May 23, 2012; Philadelphia, PA USA; Philadelphia 76ers former guard Allen Iverson before the start of game six against the Boston Celtics in the Eastern Conference semifinals of the 2012 NBA Playoffs at the Wells Fargo Center. Mandatory Credit: Eric Hartline-USA TODAY Sports
Though he has been gone from the NBA since 2010, Allen Iverson will officially announce his retirement later this week. As someone who grew up in the 1990’s, I don’t know that I will ever be witness to a player as paradoxical and interesting as AI was on and off the court. Being a lifelong Georgetown Hoyas fan, I do hold Iverson in high regard and always had a soft spot for him even as he fell on hard times.
It was impossible not to have an opinion on AI. You either loved him because of his authenticity, skill set and how he left everything on the floor or you hated him because of his brash attitude and being unapologetic for his ways.
Allen Iverson’s prominence signified a culture change in the NBA, with AI’s era we bid adieu to the short shorts and knee high socks and hello to cornrows, basketball sleeves and tattoos. It is fair to say AI is the chain that linked basketball and hip hop. He even tried his hand at rapping.
Allen was the ultimate “take me as I am” personality and for that reason he could easily be misunderstood. As open as the 2001 NBA’s Most Valuable Player was with the media, we certainly got a glimpse of him at some of his less than glorious moments.
Hearing his rant about practice is counter intuitive for any young kid aspiring to become a basketball player in addition to being a prime example of “when keeping it real goes wrong”. I am just thankful that this hilarious mashup was created as a result.
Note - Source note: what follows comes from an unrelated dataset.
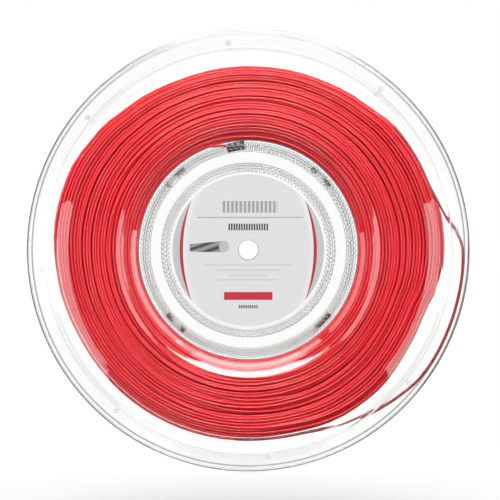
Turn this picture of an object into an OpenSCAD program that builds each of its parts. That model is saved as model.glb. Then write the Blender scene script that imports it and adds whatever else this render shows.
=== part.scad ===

Despite Iverson’s reservations about practicing, the relentless effort he played with during games was inspiring to say the least. His passion for the game is a big part of why the city of Philadelphia as well as NBA fans all over the world embraced him. The relationship AI has with Philadelphia is special and his approach to the game embodied the blue collar spirit of the city.
Watching him take the 76ers to the NBA Finals in 2001 was nothing short of heroic as he took a team of role players within three games of winning a championship. Though the Los Angeles Lakers would prove to be too much to handle, AI’s stomping over Laker guard Tyronn Lue after a made basket in Game 1 of the finals will always be a defining image of his greatness.
His game spoke for itself, Allen Iverson is a former MVP, 11-time NBA All-Star, three-time All-NBA First team member and is one of the most prolific scorers to ever play the game. AI was a four-time NBA scoring champion and his 26.7 points per game average is sixth highest in league history. As impressive as his accolades are, the thing I admired most about AI is his authenticity and honesty.
Iverson always spoke his mind and despite the rough edges is an articulate man. These traits are on display on a very candid interview AI did on Stephen A. Smith’s Quite Frankly back in 2006. Too many times we as fans complain that our athletes don’t show enough emotion and are tough to relate to. For Iverson have such a honest moment for millions of viewers to see was a touching experience.
To many, AI is considered the best little man to ever play the game. In his playing days Iverson was listed at 6 foot but after seeing in him person he is likely shorter. Part of what made AI so endearing to fans is how despite his size he played like someone a foot taller.
The way he attacked the paint and threw his body around was not indicative of someone who on many nights was the smallest man on the court. His toughness could never be questioned as he played through numerous injuries over his 14-year career.
After Michael Jordan, Allen Iverson was the man fans paid to see and he did not let us down. Whether it was crossing up Air Jordan in his rookie season, or scoring 48 points and dealing the heavily favored Lakers their only loss of the 2001 playoffs he was always worth the price of admission.
As a fan of the game, I am truly thankful to have had the opportunity to follow AI’s career and I wish him the best in life after basketball.